The Inkeepers follows Claire and Luke as they spend their last weekend working at the doomed Yankee Pedlar Inn. Luke is an amateur ghost hunter who's supposedly seen the ghost haunting Yankee Pedlar Inn and encourages his co-worker, Claire, to do EVP recordings while he dozes upstairs. (Nice guy, eh?)
Claire is the best part of the movie. Sara Paxton channels Gilmore Girls's Rory Gilmore HARD. I had to stop the movie and look her name up because she was SO much like Alexis Bledel that I was convinced that's who she was. She even moves and talks like Rory, which is hella amusing. Her character is likeable and believable. You're with her every step of the way, even when she humiliates herself in front of the celebrity guest, Madeline O'Malley. (But who hasn't done that? Lol.)

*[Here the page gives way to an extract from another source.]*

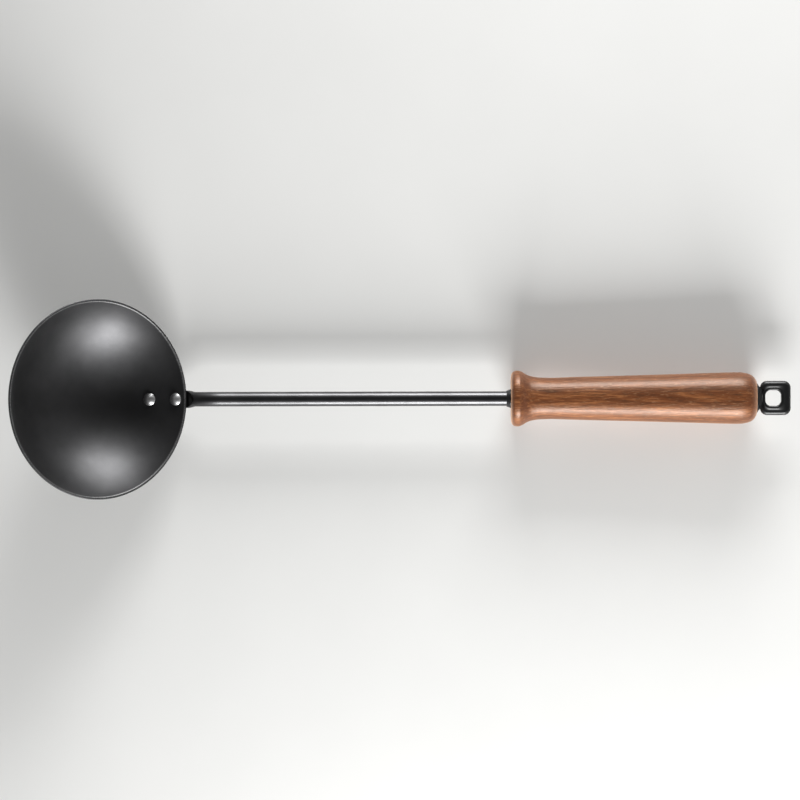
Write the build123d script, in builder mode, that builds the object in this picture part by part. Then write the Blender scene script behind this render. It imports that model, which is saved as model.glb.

Sadly for Claire, this is a horror movie and they don't always have happy endings. The ending isn't happy but it is perfect for the movie. And, The Innkeepers was a perfect movie to distract me from my Trump's-gonna-kill-us-all funk.
(I won't tell you how much time I spent hiding behind my blanket while watching The Innkeepers. I have my dignity.)
There was only one thing I didn't like about this one - and it wasn't the old, black & white style "chapter" cards. Those were well timed and fitting for the film. No, the problem I had was with Bred Cooney's Madeline O'Malley. Not her, specifically, because her crotchety attitude is basically me in ten years, but the fact that she uses a pendulum to communicate with ghosts.
Yeah... that's not how it works. I guess if you're not a witch or a psychic, that doesn't matter, though. Even if you are, it's not annoying enough to ruin The Innkeepers. This one's a winner.